Must the digital reporting channel accept anonymous reports?
§ 16(1) HinSchG requires that anonymous reports can also be received. Technical enforcement of anonymity is not required, but the system must be able to process submissions without requiring a real name and must enable anonymous bidirectional communication.
What deadlines apply following receipt of a report?
Under § 16 HinSchG, an acknowledgement of receipt must be sent within seven days. Within three months of the acknowledgement, feedback on measures taken or planned must be provided. The deadline runs from the moment of knowledge, not from the date of the operator's own acknowledgement check.
May an external service provider operate the internal reporting office?
Yes. § 14 HinSchG permits the appointment of a qualified external third party.
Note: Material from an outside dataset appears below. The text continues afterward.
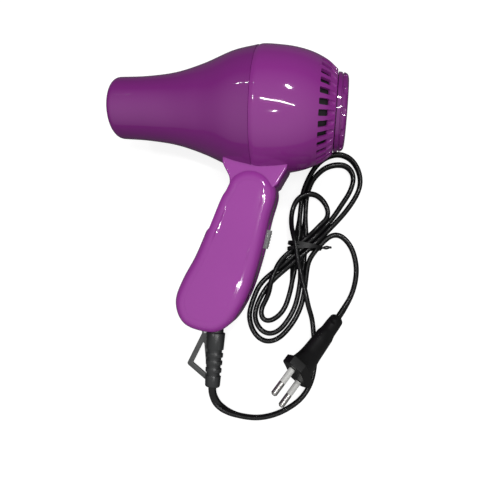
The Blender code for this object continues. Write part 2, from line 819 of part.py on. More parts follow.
ears = [(x, y, 0) for x, y in arc(HINGE, EAR_RADIUS, 5, 170, 5)]
handle_keys = ears + [on_handle(*p) for p in HANDLE_FRONT_SHAPE + HANDLE_END_SHAPE + HANDLE_REAR_SHAPE]
handle_outline = [(p[0], p[1]) for p in through(handle_keys, 3, closed=True)]


def grown(outline, by):
    """An anticlockwise outline moved outwards by a distance."""
    out = []
    for i, (x, y) in enumerate(outline):
        x0, y0 = outline[i - 1]
        x1, y1 = outline[(i + 1) % len(outline)]
        long = hypot(x1 - x0, y1 - y0)
        out.append((x + by * (y1 - y0) / long, y - by * (x1 - x0) / long))
    return out


def domed(name, outline, low, high, rounding, segments):
    """A flat outline whose far edge, at high, is rounded; low may be above high."""
    rings = []
    turn = 1 if high > low else -1
    for i in range(segments + 1):
        angle = pi / 2 * i / segments
        inset = rounding * (1 - cos(angle))
        rings.append((grown(outline, -inset), high - turn * rounding * (1 - sin(angle))))

    def build(bm):
        loops = []
        for ring, z in [(outline, low)] + rings:
            loops.append([bm.verts.new((x, y, z)) for x, y in ring])
        count = len(outline)
        for a, b in zip(loops, loops[1:]):
            for i in range(count):
                bm.faces.new((a[i], a[(i + 1) % count], b[(i + 1) % count], b[i]))
        bm.faces.new(loops[0])
        bm.faces.new(loops[-1])
        bmesh.ops.recalc_face_normals(bm, faces=bm.faces)

    return mesh_object(name, build)


PARTING = GAP / 2
near = domed("handle_shell_near", handle_outline, PARTING, HANDLE_HALF, HANDLE_ROUNDING, 4)
far = domed("handle_shell_far", handle_outline, -PARTING, -HANDLE_HALF, HANDLE_ROUNDING, 4)
settle(near, DRYER, HANDLE_PURPLE)
settle(far, DRYER, HANDLE_PURPLE)
inner_outline = grown(handle_outline, -WALL)
inner_rounding = HANDLE_ROUNDING - WALL
inner_half = HANDLE_HALF - WALL
cut(near, cutter(domed("near_hollow", inner_outline, -0.001, inner_half, inner_rounding, 3), DRYER))
cut(far, cutter(domed("far_hollow", inner_outline, 0.001, -inner_half, inner_rounding, 3), DRYER))

# The neck turns in this slot: a stop at the rear, and open to the front as far as the fold reaches.
STOP_ANGLE = 22.0
slot_end = 145.0 + FOLD_LIMIT + 6.0
slot_outline = arc(HINGE, 2.6 * EAR_RADIUS, STOP_ANGLE, slot_end, 12)
slot_outline += arc(HINGE, KNUCKLE_RADIUS + HINGE_PLAY, slot_end, STOP_ANGLE + 360, 12)
neck_slot = cutter(plate("neck_slot", [slot_outline], -SLOT_HALF, SLOT_HALF), DRYER)
cut(near, neck_slot)
cut(far, neck_slot)

# ---- Slide switch in the handle's rear edge -----------------------------------------------------

SLIDER_ALONG = 0.360  # share of the handle's length
slider_up = (Vector(on_handle(0.155, -0.752)) - Vector(on_handle(0.60, -0.915))).normalized()
slider_out = Vector((slider_up.y, -slider_up.x, 0))


def edge_distance(place, along):
    """How far the handle's outside is from a place, looking along a direction."""
    best = 0.0
    count = len(handle_outline)
    for i in range(count):
        a = Vector((*handle_outline[i], 0)) - place
        b = Vector((*handle_outline[(i + 1) % count], 0)) - place
        across = Vector((-along.y, along.x, 0))
        sa, sb = a.dot(across), b.dot(across)
        if sa * sb <= 0 and sa != sb:
            best = max(best, a.dot(along) + (b - a).dot(along) * sa / (sa - sb))
    return best


axis_place = HINGE + HANDLE_DOWN * HANDLE_LENGTH * SLIDER_ALONG
surface = axis_place + slider_out * edge_distance(axis_place, slider_out)
SLIDER_TURN = atan2(slider_out.y, slider_out.x)
window_length = SLIDER_LENGTH + 2 * SLIDER_TRAVEL + 2 * GAP


def by_slider(out, up, side=0.0):
    """A place given from the slider's seat on the handle's rear edge."""
    return surface + slider_out * out + slider_up * up + Vector((0, 0, side))


SLIDER = pivot("slider_rail", by_slider(0, 0), DRYER)
window_size = (3 * WALL, window_length, SLIDER_WIDTH + 2 * GAP)
window = cutter(block("slider_window", by_slider(0, 0), window_size, SLIDER_TURN), DRYER)
cut(near, window)
cut(far, window)

flange_depth = WALL + 0.0006
switch_slider = block(
    "switch_slider", by_slider(-flange_depth / 2 + SLIDER_PROUD / 2, 0),
    (flange_depth + SLIDER_PROUD, SLIDER_LENGTH, SLIDER_WIDTH), SLIDER_TURN,
)
settle(switch_slider, SLIDER, GREY)


def slider_blocks(name, parts):
    """Boxes on the slider: each is how far out, how far up and its size."""

    def build(bm):
        for out, up, size in parts:
            place = Matrix.Translation(by_slider(out, up)) @ Matrix.Rotation(SLIDER_TURN, 4, "Z")
            bmesh.ops.create_cube(bm, size=1.0, matrix=place @ Matrix.Diagonal((*size, 1)))

    return cutter(mesh_object(name, build), SLIDER)


flange_size = (0.0012, SLIDER_LENGTH + 0.0030, SLIDER_WIDTH + 0.0030)
rib_size = (0.0008, 0.0008, SLIDER_WIDTH - 0.0012)
leg_size = (0.0040, 0.0030, 0.0030)
ribs = [(SLIDER_PROUD, k * 0.0020, rib_size) for k in range(-2, 3)]
join(switch_slider, slider_blocks("slider_flange", [(-flange_depth - 0.0004, 0, flange_size)]))
join(switch_slider, slider_blocks("slider_leg", [(-flange_depth - 0.0020, 0, leg_size)]))
join(switch_slider, slider_blocks("slider_ribs", ribs))

SWITCH_SIZE = (0.0080, 0.0210, 0.0120)
LUG_SIZE = (0.0030, 0.0022, 0.0006)
LUG_STEP = 0.0065
body_out = -flange_depth - 0.0013 - GAP
switch_place = by_slider(body_out - SWITCH_SIZE[0] / 2, 0)
switch_body = settle(block("switch_body", switch_place, SWITCH_SIZE, SLIDER_TURN), DRYER, BLACK)
leg_way_size = (0.0074, leg_size[1] + 2 * SLIDER_TRAVEL + 4 * GAP, 0.0040)
cut(switch_body, cutter(block("leg_way", by_slider(body_out, 0), leg_way_size, SLIDER_TURN), DRYER))
lug_out = body_out - SWITCH_SIZE[0] - GAP - LUG_SIZE[0] / 2
for letter, up in zip("abc", (-LUG_STEP, 0.0, LUG_STEP)):
    settle(block("switch_lug_" + letter, by_slider(lug_out, up), LUG_SIZE, SLIDER_TURN), DRYER, COPPER)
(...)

The external operator must be independent and sufficiently qualified, and must be contractually bound to confidentiality. Overall responsibility for establishing a functioning reporting office remains with the company.
How long must data from reporting proceedings be retained?
The HinSchG contains no standalone retention obligation. Three years from the conclusion of proceedings is established practice, provided no ongoing follow-on proceedings require longer retention. Personal data of uninvolved third parties must be deleted without delay upon conclusion of the proceedings.
What fines are at risk for a missing or deficient reporting channel?
§ 40 HinSchG provides for fines of up to €20,000 for violations of the obligation to establish an internal reporting office. In addition, data protection sanctions under Art. 83 GDPR may apply if the technical and organisational measures of the reporting channel do not meet GDPR requirements.